- Problem statement:
Work out how many lines in the entries below include the word "object". Give nothing but the number.

- Data extract:
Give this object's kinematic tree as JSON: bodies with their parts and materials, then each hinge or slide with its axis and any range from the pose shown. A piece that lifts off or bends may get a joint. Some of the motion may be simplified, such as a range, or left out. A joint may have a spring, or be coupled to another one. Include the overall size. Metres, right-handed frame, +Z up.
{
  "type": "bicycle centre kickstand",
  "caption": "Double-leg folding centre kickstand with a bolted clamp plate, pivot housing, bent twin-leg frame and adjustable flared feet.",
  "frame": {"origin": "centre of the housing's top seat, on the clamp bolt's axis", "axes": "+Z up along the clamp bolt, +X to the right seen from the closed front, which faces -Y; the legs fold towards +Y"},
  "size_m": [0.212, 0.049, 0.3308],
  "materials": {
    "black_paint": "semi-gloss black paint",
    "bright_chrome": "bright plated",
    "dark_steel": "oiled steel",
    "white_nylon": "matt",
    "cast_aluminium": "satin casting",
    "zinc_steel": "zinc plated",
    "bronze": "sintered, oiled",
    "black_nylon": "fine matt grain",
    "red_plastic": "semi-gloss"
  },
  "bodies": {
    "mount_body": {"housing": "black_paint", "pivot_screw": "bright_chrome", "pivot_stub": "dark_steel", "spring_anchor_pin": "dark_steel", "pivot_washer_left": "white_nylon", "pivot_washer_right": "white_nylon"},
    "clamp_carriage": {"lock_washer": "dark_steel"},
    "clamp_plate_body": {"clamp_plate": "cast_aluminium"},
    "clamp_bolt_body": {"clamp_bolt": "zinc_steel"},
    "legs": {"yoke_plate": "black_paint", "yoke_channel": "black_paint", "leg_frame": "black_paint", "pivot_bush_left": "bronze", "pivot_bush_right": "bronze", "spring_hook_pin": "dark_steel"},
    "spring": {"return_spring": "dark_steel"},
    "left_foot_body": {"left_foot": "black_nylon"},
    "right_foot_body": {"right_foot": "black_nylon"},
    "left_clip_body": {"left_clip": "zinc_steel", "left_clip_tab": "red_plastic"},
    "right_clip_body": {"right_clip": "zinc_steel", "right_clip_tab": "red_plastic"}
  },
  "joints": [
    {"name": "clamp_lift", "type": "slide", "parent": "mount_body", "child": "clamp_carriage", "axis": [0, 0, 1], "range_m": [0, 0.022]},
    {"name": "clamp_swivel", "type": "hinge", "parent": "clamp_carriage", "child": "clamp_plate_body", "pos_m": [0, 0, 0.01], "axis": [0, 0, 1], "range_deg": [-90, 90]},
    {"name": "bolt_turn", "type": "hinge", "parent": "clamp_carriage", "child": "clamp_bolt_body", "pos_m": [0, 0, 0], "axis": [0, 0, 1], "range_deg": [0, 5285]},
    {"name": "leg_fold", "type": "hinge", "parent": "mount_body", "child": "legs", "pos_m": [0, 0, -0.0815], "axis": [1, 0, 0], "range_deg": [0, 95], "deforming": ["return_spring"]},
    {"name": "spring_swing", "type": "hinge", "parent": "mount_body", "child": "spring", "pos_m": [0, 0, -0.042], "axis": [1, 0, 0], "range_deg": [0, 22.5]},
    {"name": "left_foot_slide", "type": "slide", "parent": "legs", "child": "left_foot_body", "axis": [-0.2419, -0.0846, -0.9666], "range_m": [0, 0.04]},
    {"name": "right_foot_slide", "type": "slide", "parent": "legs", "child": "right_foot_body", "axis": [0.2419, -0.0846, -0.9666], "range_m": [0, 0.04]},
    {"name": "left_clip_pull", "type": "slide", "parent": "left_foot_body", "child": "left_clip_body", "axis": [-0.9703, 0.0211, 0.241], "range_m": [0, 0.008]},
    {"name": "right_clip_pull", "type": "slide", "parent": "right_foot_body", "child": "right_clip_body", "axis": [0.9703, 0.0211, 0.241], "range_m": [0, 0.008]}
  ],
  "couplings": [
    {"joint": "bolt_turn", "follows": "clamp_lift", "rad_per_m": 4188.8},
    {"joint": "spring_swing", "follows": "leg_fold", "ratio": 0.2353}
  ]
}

* * *

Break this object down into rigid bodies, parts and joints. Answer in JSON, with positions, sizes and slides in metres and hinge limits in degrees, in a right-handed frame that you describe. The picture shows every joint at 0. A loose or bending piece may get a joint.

- Exercise response:
2